» The request: Each line below should be reproduced without any alteration.

» Provided material:
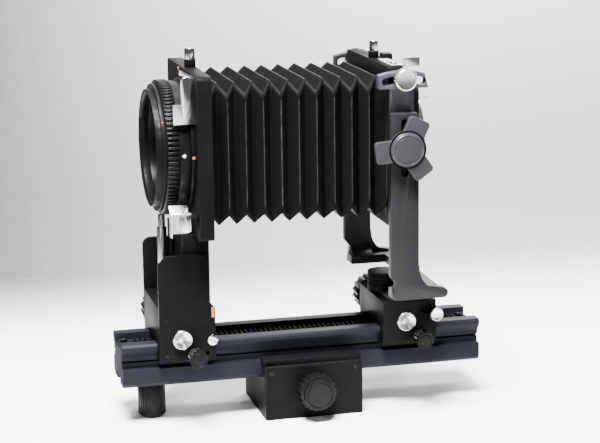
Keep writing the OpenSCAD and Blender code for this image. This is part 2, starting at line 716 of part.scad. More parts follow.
// A small black lock knob on a stalk, which clamps the carriage
module lock_knob(x, y1) {
  union() {
    ybar(2.5, y1 - lock_l + 6, -rail_half - 1.5, x, lock_z);
    ybar(3.6, y1 - lock_l + 7, y1 - slide_gap, x, lock_z);
    difference() {
      ybar(lock_r, y1 - lock_l, y1 - lock_l + 9, x, lock_z);
      scallops(lock_r, y1 - lock_l + 1.2, y1 - lock_l + 10, x, lock_z, 16, 0.7);
      difference() {
        ybar(lock_r - 1.6, y1 - lock_l - 1, y1 - lock_l + 0.4, x, lock_z);
        ybar(lock_r - 2.1, y1 - lock_l - 2, y1 - lock_l + 1, x, lock_z);
      }
    }
  }
}
module front_pinion() {
  color("#9a9ca0") pinion(front_gear_x, gear_z, -cheek_y - slide_gap - 1.4, cheek_y + slide_gap + 10);
}
module front_drive_knob() {
  color("#17171a") drive_knob(front_gear_x, cheek_y + slide_gap);
}
module front_shaft_cap() {
  color("#e3e5e6") shaft_cap(front_gear_x, -cheek_y - slide_gap);
}
module front_lock_knob() {
  color("#1a1a1d") lock_knob(lock_x(front_x0), -cheek_y);
}

// ---------- Bellows ----------
// Ring i of the folds: folds on the sides and folds on top take turns
function fold_ring(i, inset) = let (
    x = bellows_x0 + bellows_l * i / (2 * pleats), out = bellows_w / 2 - inset, in = out - fold_d,
    y = i % 2 == 0 ? out : in, z = i % 2 == 0 ? in : out)
  [[x, -y, axis_z - z], [x, y, axis_z - z], [x, y, axis_z + z], [x, -y, axis_z + z]];
module bellows() {
  n = 2 * pleats;
  outer = [for (i = [0 : n]) each fold_ring(i, 0)];
  inner = [for (i = [0 : n]) each fold_ring(i, cloth_t)];
  m = len(outer);
  color("#1b1b1d")
  polyhedron(points = concat(outer, inner), faces = concat(
    [for (i = [0 : n - 1], k = [0 : 3]) [i * 4 + k, i * 4 + (k + 1) % 4, i * 4 + 4 + (k + 1) % 4, i * 4 + 4 + k]],
    [for (i = [0 : n - 1], k = [0 : 3]) [m + i * 4 + k, m + i * 4 + 4 + k, m + i * 4 + 4 + (k + 1) % 4, m + i * 4 + (k + 1) % 4]],
    [for (k = [0 : 3]) [k, m + k, m + (k + 1) % 4, (k + 1) % 4]],
    [for (k = [0 : 3]) [n * 4 + k, n * 4 + (k + 1) % 4, m + n * 4 + (k + 1) % 4, m + n * 4 + k]]));
}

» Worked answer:
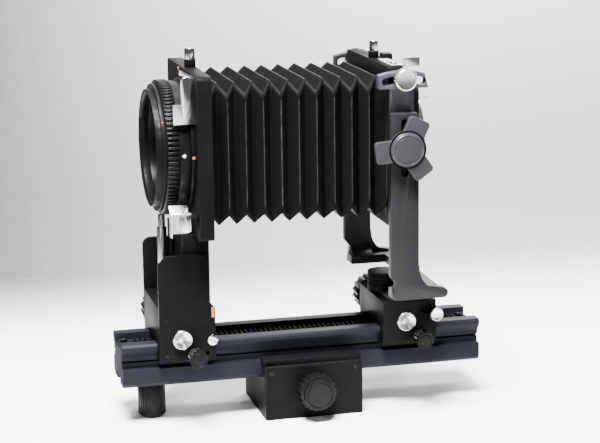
Keep writing the OpenSCAD and Blender code for this image. This is part 2, starting at line 716 of part.scad. More parts follow.
// A small black lock knob on a stalk, which clamps the carriage
module lock_knob(x, y1) {
  union() {
    ybar(2.5, y1 - lock_l + 6, -rail_half - 1.5, x, lock_z);
    ybar(3.6, y1 - lock_l + 7, y1 - slide_gap, x, lock_z);
    difference() {
      ybar(lock_r, y1 - lock_l, y1 - lock_l + 9, x, lock_z);
      scallops(lock_r, y1 - lock_l + 1.2, y1 - lock_l + 10, x, lock_z, 16, 0.7);
      difference() {
        ybar(lock_r - 1.6, y1 - lock_l - 1, y1 - lock_l + 0.4, x, lock_z);
        ybar(lock_r - 2.1, y1 - lock_l - 2, y1 - lock_l + 1, x, lock_z);
      }
    }
  }
}
module front_pinion() {
  color("#9a9ca0") pinion(front_gear_x, gear_z, -cheek_y - slide_gap - 1.4, cheek_y + slide_gap + 10);
}
module front_drive_knob() {
  color("#17171a") drive_knob(front_gear_x, cheek_y + slide_gap);
}
module front_shaft_cap() {
  color("#e3e5e6") shaft_cap(front_gear_x, -cheek_y - slide_gap);
}
module front_lock_knob() {
  color("#1a1a1d") lock_knob(lock_x(front_x0), -cheek_y);
}

// ---------- Bellows ----------
// Ring i of the folds: folds on the sides and folds on top take turns
function fold_ring(i, inset) = let (
    x = bellows_x0 + bellows_l * i / (2 * pleats), out = bellows_w / 2 - inset, in = out - fold_d,
    y = i % 2 == 0 ? out : in, z = i % 2 == 0 ? in : out)
  [[x, -y, axis_z - z], [x, y, axis_z - z], [x, y, axis_z + z], [x, -y, axis_z + z]];
module bellows() {
  n = 2 * pleats;
  outer = [for (i = [0 : n]) each fold_ring(i, 0)];
  inner = [for (i = [0 : n]) each fold_ring(i, cloth_t)];
  m = len(outer);
  color("#1b1b1d")
  polyhedron(points = concat(outer, inner), faces = concat(
    [for (i = [0 : n - 1], k = [0 : 3]) [i * 4 + k, i * 4 + (k + 1) % 4, i * 4 + 4 + (k + 1) % 4, i * 4 + 4 + k]],
    [for (i = [0 : n - 1], k = [0 : 3]) [m + i * 4 + k, m + i * 4 + 4 + k, m + i * 4 + 4 + (k + 1) % 4, m + i * 4 + (k + 1) % 4]],
    [for (k = [0 : 3]) [k, m + k, m + (k + 1) % 4, (k + 1) % 4]],
    [for (k = [0 : 3]) [n * 4 + k, n * 4 + (k + 1) % 4, m + n * 4 + (k + 1) % 4, m + n * 4 + k]]));
}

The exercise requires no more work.